CHARLESTON MAGAZINE'S NEW ONLINE DINING GUIDE
The City Magazine Since 1975

Raising the Hunley

Thursday, August 6, 2015


Photographs courtesy of Friends of the Hunley

July 29, 2015

Raising the Hunley
A local journalist recounts the recovery of the Civil War submarine C.S.S.
Hunley 15 years ago this Saturday

written by Suzannah Smith Miles

One of my life-topping experiences was witnessing the recovery of the C.S.S. Hunley. Fifteen years ago on August 8, I was on the press boat with journalists from all over the world who’d come to cover the event. I’d lucked out—a space opened up at the last minute—and when I got the call the night before asking if I could be at Shem Creek to board at 4 a.m., I think my “YES!” was heard in Columbia. It isn’t often that you get a ringside seat to history.

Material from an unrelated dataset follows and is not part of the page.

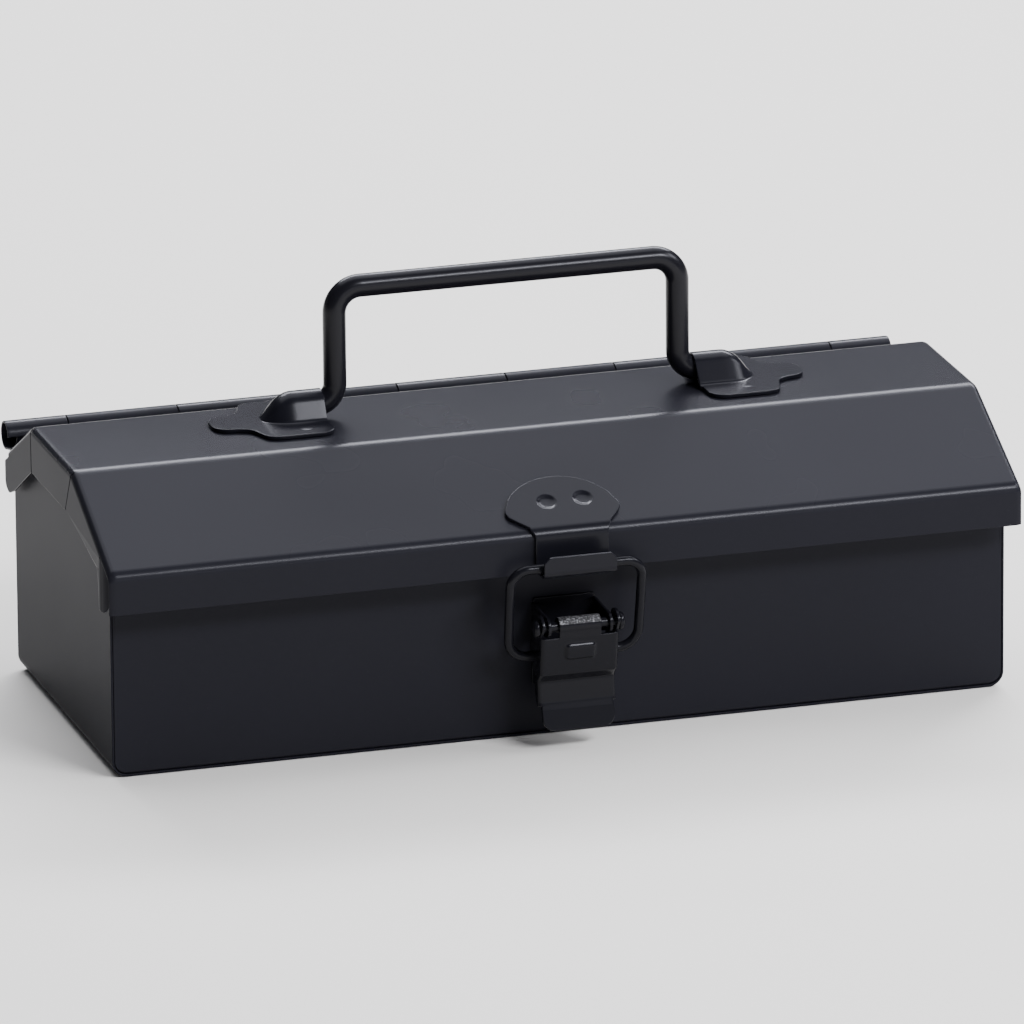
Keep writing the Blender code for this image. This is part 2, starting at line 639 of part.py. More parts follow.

For 126 years, the Hunley, the first submarine to sink an enemy vessel in warfare, had lain on the ocean bottom in the waters off Sullivan’s Island. She was the most formidable naval weapon of the time, a radical invention known as a “fish boat” for her ability to move completely under water. On the night of February 16, 1864, armed with an eight-man crew and a torpedo topping the spar jutting from her bow, she crept out of Breach Inlet and silently made her way toward the Federal blockading fleet a mile offshore. Her target was the 23-gun sloop U.S.S. Housatonic.

Within three minutes of her approach, the Hunley had found her mark. The Housatonic sank immediately, taking five crew members with her. The Hunley and her men were never seen again. She went down carrying myriad mysteries, including the exact cause of her own demise. That is until that clear, hot August morning at the start of the new millennium. Those of us on the press boat were watching a different engineering marvel as a synchronized complex of divers and derricks, harnesses and hoists worked in harmony to raise the Hunley from the deep. For weeks, dive crews had been carefully wrapping the submarine in foam-insulated slings to keep her from breaking apart when she was brought up. Now, with the actual raising about to take place, the atmosphere was electric, emotions high as we waited for Hunley to surface. We had been at anchor for hours, and the boat’s steady rocking had resulted in no small amount of seasickness. Yet the boat echoed with a polyglot of languages as cameras filmed journalists speaking in English, German, French, Spanish, Italian, and Japanese.

Finally the signal came: the moment was upon us. Slowly, cautiously, and momentously, the cranes brought the Hunley, cloaked in her protective slings, to the top of the water’s surface. She was so incredibly small. So impossibly narrow. She looked like a wounded porpoise, seawater pouring off her as the hoists lifted her up and onto the barge that would take her back to land. Yet even encrusted in seaweed and barnacles, I could see her sleek, smooth aerodynamics. I was surprised by the similarity of her hull design to the modern submarine. Here was the prototype for every submarine navigating the oceans today.

I knew that inside were the remains of her crew—all volunteers, the test pilots of their time, in this long and narrow sub—and I hoped they could somehow hear the exhilaration heralding their resurrection. The air now resounded in a cacophony of jubilation, with cheering, clapping, whoops, and hurrahs coming from the hundreds, if not thousands, of boats encircling us. Horns blew. Flags waved. Strangers hugged. This celebration continued as the Hunley, now fitted snugly onto the barge and surrounded by this joyous flotilla, made her final ride into the harbor. Crowds lined the beaches, the battery, Waterfront Park, and the U.S.S. Yorktown; each group erupted in cheers and cannons boomed as the Hunley passed by. Traffic on the Cooper River bridges halted. The Hunley was given one of the largest celebrations ever seen in Charleston Harbor.

As the press boat took us back to Shem Creek, I realized what we had just witnessed was not merely the retrieval of an historic Civil War relic. This was no North versus South, no Civil War. This was a victory celebrating the human capability for invention, of making the impossible possible. “The fair breeze blew, the white foam flew, the furrow followed free. They were the first that ever burst into the silent sea.” So wrote Coleridge. So was the Hunley.